Еще яснее речь и мысль Достоевского в записях, касающихся русских, живущих за границей, - Тургенева, Гончарова, Огарева; вот что записывает А. Г. Достоевская об Огареве, не слышавшем еще, как выяснилось, о романе "Преступление и наказание": "...русский, а не знает решительно русской литературы... Право, смешные люди, а еще издают русские книги, а литературы русской и действительности русской не знают" {Наст. изд., с. 328.}.
Самым крупным общественным событием этих месяцев, свидетелями которого были Достоевские, явился Конгресс Лиги мира и свободы, состоявшийся в Женеве в сентябре.

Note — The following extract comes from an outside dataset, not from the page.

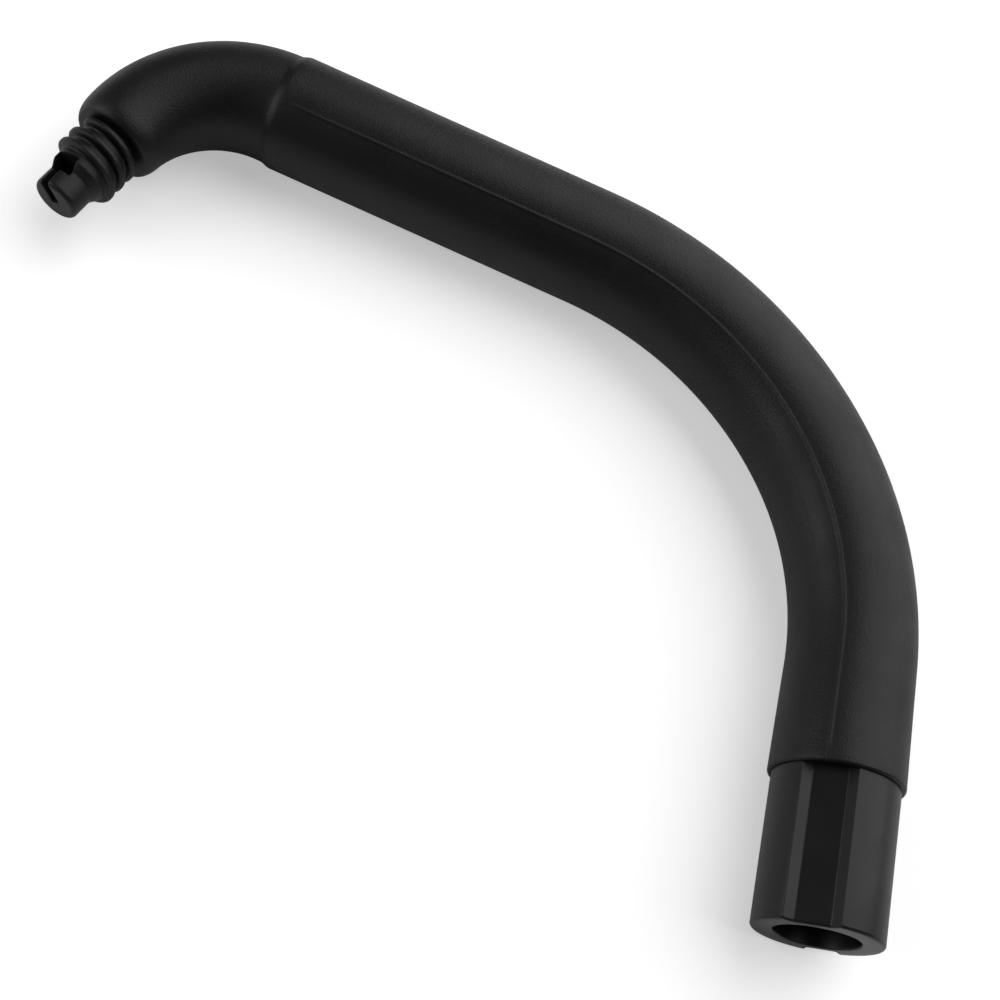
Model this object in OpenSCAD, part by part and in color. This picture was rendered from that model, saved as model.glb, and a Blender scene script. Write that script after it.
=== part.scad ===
// Wrap-round front handlebar of a small petrol chainsaw.
// One hollow moulding: a plain spigot, a long bent grip, a tapering neck,
// and a coarse threaded end that a coil spring screws on to.
// The bar lies flat. X and Y are in the plane of its bends, Z is up.
// The origin is on the bar's axis at the shoulder where the spigot meets the grip.

/* [Grip] */
// Diameter of the grip
grip_d = 32.5; // [30:0.5:36]
// How much wider the grip gets at the shoulder
grip_flare = 0.9; // [0.4:0.1:2]
// Straight run of the grip above the shoulder
leg_len = 30; // [20:1:50]
// Radius of the main bend's lower part, to the bar's axis
low_bend_r = 99; // [85:0.5:120]
// Angle of the main bend's lower part
low_bend_a = 33; // [25:1:38]
// Radius of the main bend's upper part, to the bar's axis
top_bend_r = 109; // [90:0.5:130]
// Angle of the main bend's upper part
top_bend_a = 47; // [38:1:50]
// Length of the straight run along the top
straight_len = 93.5; // [70:0.5:130]
// Rounding of the grip's edge at the shoulder
shoulder_round = 0.8; // [0.5:0.1:1.2]

/* [Neck] */
// How much thinner the neck starts than the grip
neck_step = 1.5; // [0.8:0.1:2.5]
// Length of the slope from the grip down to the neck
neck_slope_len = 3; // [2:0.5:8]
// Diameter of the neck where its bend ends
neck_end_d = 25.6; // [24:0.2:28]
// Radius of the neck's bend, to the bar's axis
elbow_r = 34; // [28:1:45]
// Angle of the neck's bend
elbow_a = 80; // [65:1:88]
// Length of the rounded tip after the bend
tip_len = 5; // [4:0.5:8]
// How much the tip draws in at its end face, on the radius
tip_draw = 2; // [1:0.1:2.4]

/* [Thread and stub] */
// Diameter over the thread
thread_d = 19.6; // [18.6:0.1:20.4]
// Diameter of the core between the threads
core_d = 15.6; // [14.6:0.1:16.6]
// Rise of the thread in one turn
thread_pitch = 4.2; // [3.8:0.1:4.8]
// Number of turns
thread_turns = 3; // [2:0.25:3.5]
// Width of the thread's flat top
thread_top = 1.2; // [0.8:0.1:1.6]
// Diameter of the plain stub beyond the thread
stub_d = 12.9; // [11.5:0.1:14]
// Distance from the tip's end face to the end of the stub
stub_reach = 23.6; // [21.6:0.2:30]
// Rounding of the stub's end
stub_round = 1.2; // [0.6:0.1:2]
// Width of the pocket that the spring's end tang sits in
pocket_w = 8; // [6:0.5:9]
// Length of the pocket along the stub
pocket_len = 5.2; // [3.5:0.1:5.6]
// Width of the slot from the pocket out through the end
slot_w = 2.6; // [1.6:0.2:3.2]
// Angle that the pocket and slot face, from outward towards up
pocket_turn = 62; // [40:1:90]

/* [Spigot] */
// Diameter of the spigot
spigot_d = 31.3; // [29:0.1:31.6]
// Length of the spigot beyond the shoulder
spigot_len = 37.3; // [30:0.1:45]
// Rounding of the spigot's end edge
spigot_round = 0.8; // [0.4:0.1:1.2]
// Width of the upper key groove at the spigot's surface
key_mouth_w = 13.2; // [11:0.2:14]
// Width of the upper key groove's flat floor
key_floor_w = 8.3; // [6:0.1:9.4]
// Width of the lower key groove, which has upright walls
key_back_w = 9; // [7:0.2:10]
// Depth of both key grooves below the spigot's surface
key_depth = 3; // [2:0.1:3.2]
// Angle that the key grooves lean from upright towards the inside of the bends
key_turn = 25; // [0:1:40]

/* [Hollow] */
// Diameter of the hollow from the spigot's mouth to the neck
bore_d = 20.6; // [16:0.1:21]
// Diameter of the hollow inside the neck
neck_bore_d = 16; // [12:0.5:17]
// Share of the neck's bend that the hollow runs into
neck_bore_share = 0.7; // [0.3:0.05:0.8]

/* [Hidden] */
$fn = 96;

black = "#1d1e20";
bend_a = low_bend_a + top_bend_a;
end_turn = bend_a + elbow_a;
shoulder_d = grip_d + grip_flare;
neck_d = grip_d - neck_step;

// Ends of the runs and bends, each a point on the bar's axis
low_end = [0, leg_len] + curve(low_bend_r, low_bend_a);
top_end = low_end + turned(curve(top_bend_r, top_bend_a), low_bend_a);
run_end = top_end + turned([0, straight_len], bend_a);
neck_end = run_end + turned(curve(elbow_r, elbow_a), bend_a);

// Straight bands lap over the joins between bends, and stand this much clear of them
lap = 2;
lap_lift = 0.03;

// Length of the cone that closes the wide hollow where the neck's own begins
bore_over = 4;

// Neck sweep: how far it starts inside the grip, its rings and its sides
neck_lap = 5;
bend_rings = 20;
tip_rings = 7;
neck_sides = 60;

// Thread sweep: steps in a turn and the angle over which each end fades out
turn_steps = 30;
fade_a = 50;
thread_start = 0.95;
thread_steps = round(thread_turns * turn_steps);
thread_end = thread_start + thread_pitch * thread_turns;
core_end = thread_end + 0.8;
pocket_start = thread_end - 0.6;

// A vector turned about Z
function turned(v, a) = [v[0] * cos(a) - v[1] * sin(a), v[0] * sin(a) + v[1] * cos(a)];

// Where a left-hand bend ends, when it starts at the origin heading along +Y
function curve(r, a) = [r * cos(a) - r, r * sin(a)];

// Radius of the neck at a share u of its bend, 0 at the start and 1 at the end
function neck_r(u) =
    neck_d / 2 - (neck_d - neck_end_d) / 2 * (0.63 * u + 0.37 * u * u);

// Radius of the tip at a share u of its length
function tip_r(u) =
    neck_end_d / 2 - 0.25 * u - (tip_draw - 0.25) * (1 - sqrt(1 - u * u));

// The points of one ring of the neck, of radius r, round the axis at x, y with heading a
function neck_ring(x, y, a, r) =
    [for (i = [0 : neck_sides - 1])
        let (t = 360 * i / neck_sides, q = turned([r * cos(t), 0], a))
        [x + q[0], y + q[1], r * sin(t)]];

// One section across the thread at a turning angle, at height share h
function thread_section(a, h) =
    let (
        y = thread_start + thread_pitch * a / 360,
        low = core_d / 2 - 0.6,
        top = low + 0.1 + (thread_d / 2 - low - 0.1) * h,
        half = thread_top / 2,
        rim = (top - low) * 0.25
    )
    [for (p = [
            [-half - 0.7, low],
            [-half - 0.45, top - rim],
            [-half, top],
            [half, top],
            [half + 0.45, top - rim],
            [half + 0.7, low]
        ])
        [p[1] * cos(a), y + p[0], p[1] * sin(a)]];

// Height share of the thread, fading to nothing at both ends
function thread_h(a) =
    min(1, a / fade_a, (thread_turns * 360 - a) / fade_a);

// Closed skin over rings of equal count, with the rings listed in order
module skin(rings, flip = false) {
    n = len(rings[0]);
    m = len(rings);
    sides = [for (j = [0 : m - 2], i = [0 : n - 1], k = [0 : 1])
        let (p = j * n + i, q = j * n + (i + 1) % n)
        k == 0 ? [p, q, q + n] : [p, q + n, p + n]];
    caps = [[for (i = [n - 1 : -1 : 0]) i], [for (i = [0 : n - 1]) (m - 1) * n + i]];
    faces = concat(sides, caps);
    polyhedron(
        points = [for (ring = rings) each ring],
        faces = flip ? [for (f = faces) [for (i = [len(f) - 1 : -1 : 0]) f[i]]] : faces
    );
}

// Places something at a point of the axis, with +Y along the bar's heading there
module at(p, a) {
    translate([p[0], p[1], 0])
        rotate([0, 0, a])
            children();
}

// Straight run from the origin along +Y
module run(d, len) {
    rotate([-90, 0, 0])
        cylinder(d = d, h = len);
}

// Bend to the left from the origin, starting along +Y
module bend(d, r, a) {
    translate([-r, 0, 0])
        rotate_extrude(angle = a)
            translate([r, 0])
                circle(d = d);
}

// Both parts of the main bend, with a short straight band over the join
module main_bend(d) {
    at([0, leg_len], 0)
        bend(d, low_bend_r, low_bend_a);
    at(low_end - turned([0, lap / 2], low_bend_a), low_bend_a)
        run(d + 2 * lap_lift, lap);
    at(low_end, low_bend_a)
        bend(d, top_bend_r, top_bend_a);
}

// The grip below the main bend, flared and rounded at the shoulder
module grip_leg() {
    r = shoulder_d / 2;
    e = shoulder_round;
    rotate([-90, 0, 0])
        rotate_extrude() {
            polygon([[0, e], [r, e], [grip_d / 2, leg_len], [0, leg_len]]);
            square([r - e, e]);
            intersection() {
                translate([r - e, e])
                    circle(r = e, $fn = 48);
                translate([r - e, 0])
                    square([e, e]);
            }
        }
}

// The grip from its leg through the main bend and along the top
module grip() {
    d = grip_d + 2 * lap_lift;
    plain = straight_len - neck_slope_len;
    grip_leg();
    main_bend(grip_d);
    at(top_end, bend_a)
        rotate([-90, 0, 0])
            rotate_extrude()
                polygon([
                    [0, -lap],
                    [d / 2, -lap],
                    [d / 2, plain],
                    [neck_d / 2 + 0.05, straight_len],
                    [0, straight_len]
                ]);
}

// The neck, which bends and tapers from the grip to a rounded tip
module neck() {
    root = run_end - turned([0, neck_lap], bend_a);
    tip_step = turned([0, tip_len], end_turn);
    rings = concat(
        [neck_ring(root[0], root[1], bend_a, neck_d / 2 - 0.3)],
        [for (i = [0 : bend_rings])
            let (
                u = i / bend_rings,
                p = run_end + turned(curve(elbow_r, elbow_a * u), bend_a)
            )
            neck_ring(p[0], p[1], bend_a + elbow_a * u, neck_r(u))],
        [for (i = [1 : tip_rings])
            let (u = sin(90 * i / tip_rings), p = neck_end + tip_step * u)
            neck_ring(p[0], p[1], end_turn, tip_r(u))]
    );
    skin(rings);
}

// Core, thread and stub, standing along +Y from the tip's end face
module spring_end() {
    r = stub_d / 2;
    e = stub_round;
    rotate([-90, 0, 0])
        rotate_extrude() {
            translate([0, -tip_len])
                square([core_d / 2, core_end + tip_len]);
            polygon([
                [0, core_end],
                [core_d / 2, core_end],
                [r, core_end + 2.4],
                [r, stub_reach - e],
                [0, stub_reach - e]
            ]);
            translate([0, stub_reach - e])
                square([r - e, e]);
            intersection() {
                translate([r - e, stub_reach - e])
                    circle(r = e, $fn = 48);
                translate([r - e, stub_reach - e])
                    square([e, e]);
            }
        }
    skin([for (i = [0 : thread_steps])
        let (a = 360 * i / turn_steps)
        thread_section(a, thread_h(a))], flip = true);
}

// Pocket and slot for the spring's end tang
module tang_cut() {
    rotate([0, -pocket_turn, 0]) {
        translate([0.8, pocket_start, -pocket_w / 2])
            cube([core_d, pocket_len, pocket_w]);
        translate([-0.8, pocket_start + pocket_len - 1, -slot_w / 2])
            cube([stub_d, stub_reach, slot_w]);
    }
}

// The spigot, from just inside the grip to its rounded end
module spigot() {
    r = spigot_d / 2;
    e = spigot_round;
    rotate([90, 0, 0])
        rotate_extrude() {
            translate([0, -2])
                square([r, spigot_len - e + 2]);
            translate([0, spigot_len - e])
                square([r - e, e]);
            intersection() {
                translate([r - e, spigot_len - e])
                    circle(r = e, $fn = 48);
                translate([r - e, spigot_len - e])
                    square([e, e]);
            }
        }
}

// The two key grooves along the spigot, upper with sloping walls and lower square
module key_grooves() {
    r = spigot_d / 2;
    floor_z = r - key_depth;
    mouth_z = sqrt(r * r - key_mouth_w * key_mouth_w / 4);
    lean = (key_mouth_w - key_floor_w) / 2 / (mouth_z - floor_z);
    half = key_floor_w / 2;
    top_half = half + lean * (key_depth + 1);
    rotate([0, -key_turn, 0]) {
        rotate([90, 0, 0])
            linear_extrude(height = spigot_len + 1)
                polygon([
                    [-half, floor_z],
                    [half, floor_z],
                    [top_half, r + 1],
                    [-top_half, r + 1]
                ]);
        translate([-key_back_w / 2, -spigot_len - 1, -r - 1])
            cube([key_back_w, spigot_len + 1, key_depth + 1]);
    }
}

// The hollow, open at the spigot and closed inside the neck
module hollow() {
    r = bore_d / 2 + lap_lift;
    over = bore_over;
    translate([0, -spigot_len - 1, 0])
        run(bore_d, spigot_len + 1 + leg_len);
    main_bend(bore_d);
    at(top_end, bend_a)
        rotate([-90, 0, 0])
            rotate_extrude()
                polygon([
                    [0, -lap],
                    [r, -lap],
                    [r, straight_len - 2],
                    [r - over, straight_len - 2 + over],
                    [0, straight_len - 2 + over]
                ]);
    at(run_end, bend_a)
        bend(neck_bore_d, elbow_r, elbow_a * neck_bore_share);
}

// The whole moulding
module handlebar() {
    color(black)
        difference() {
            union() {
                grip();
                neck();
                at(neck_end + turned([0, tip_len], end_turn), end_turn)
                    spring_end();
                spigot();
            }
            key_grooves();
            hollow();
            at(neck_end + turned([0, tip_len], end_turn), end_turn)
                tang_cut();
        }
}

handlebar();
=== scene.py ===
# Front handlebar of a small petrol chainsaw: one hollow moulding, lying on a pale table.
# Pieces are modelled in millimetres, in the frame of the solid, and turned to metres when finished.
import math

import bmesh
import bpy
from mathutils import Matrix, Vector


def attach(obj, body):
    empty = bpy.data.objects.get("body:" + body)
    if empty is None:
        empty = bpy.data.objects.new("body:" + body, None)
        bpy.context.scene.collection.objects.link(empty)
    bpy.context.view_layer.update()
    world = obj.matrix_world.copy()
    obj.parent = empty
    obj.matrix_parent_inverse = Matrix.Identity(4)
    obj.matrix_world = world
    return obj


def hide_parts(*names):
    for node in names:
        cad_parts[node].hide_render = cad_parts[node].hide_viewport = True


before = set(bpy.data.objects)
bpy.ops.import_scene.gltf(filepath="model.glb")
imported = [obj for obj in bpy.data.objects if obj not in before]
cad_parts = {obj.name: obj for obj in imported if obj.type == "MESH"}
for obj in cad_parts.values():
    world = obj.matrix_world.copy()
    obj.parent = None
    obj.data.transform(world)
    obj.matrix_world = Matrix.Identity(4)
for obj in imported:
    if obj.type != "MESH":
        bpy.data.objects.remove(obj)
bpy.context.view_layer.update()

# Grip and neck.
# The bar's outer skin, from the shoulder through the long bend and along the top to the rounded
# tip that the thread grows out of. Black glass-filled nylon, moulded hollow in a two-part tool
# whose halves leave a fine seam along the grip, above and below.
grip_r = 16.25
shoulder_r = 16.7
shoulder_round = 0.8
leg_len = 30.0
low_bend = (99.0, 33.0)
top_bend = (109.0, 47.0)
straight_len = 93.5
neck_r = 15.5
neck_slope_len = 3.0
neck_end_r = 12.8
elbow = (34.0, 80.0)
tip_len = 5.0
tip_draw = 2.0
bore_r = 10.33
mouth_lean = 0.5
neck_bore_r = 8.0
skin_sides = 180
seam_angle = math.radians(90 + 28)
seam_height = 0.2
seam_width = 0.42
crease_gap = math.radians(21)
crease_height = 0.08


def straight(length):
    """A move straight ahead, along the bar's heading."""
    return Matrix.Translation((0, length, 0))


def curve(radius, degrees):
    """A move along a bend to the left."""
    return (Matrix.Translation((-radius, 0, 0)) @ Matrix.Rotation(math.radians(degrees), 4, "Z")
            @ Matrix.Translation((radius, 0, 0)))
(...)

Задуманный республиканской, пацифистски настроенной интеллигенцией в условиях нараставшей опасности новой войны, провоцируемой претензиями империи Наполеона III на Люксембург, конгресс должен был явиться внушительной демонстрацией единения прогрессивных сил против милитаризма. Половинчатость и неопределенность его программы, однако, оттолкнули от него значительную часть активных общественных деятелей. В конгрессе - по различным, конечно, мотивам - не приняли участия ни Маркс (пытавшийся, впрочем, через Генсовет I Интернационала повлиять на программу конгресса), ни Герцен, презрительно называвший конгресс "писовкой" (от англ. слова peace - мир), ни Луи Блан, ни Гюго. Огарев, правда, счел нужным участвовать в конгрессе и его руководящих органах. Именно по его совету, как явствует из дневника, Достоевский пошел все-таки на одно из заседаний конгресса.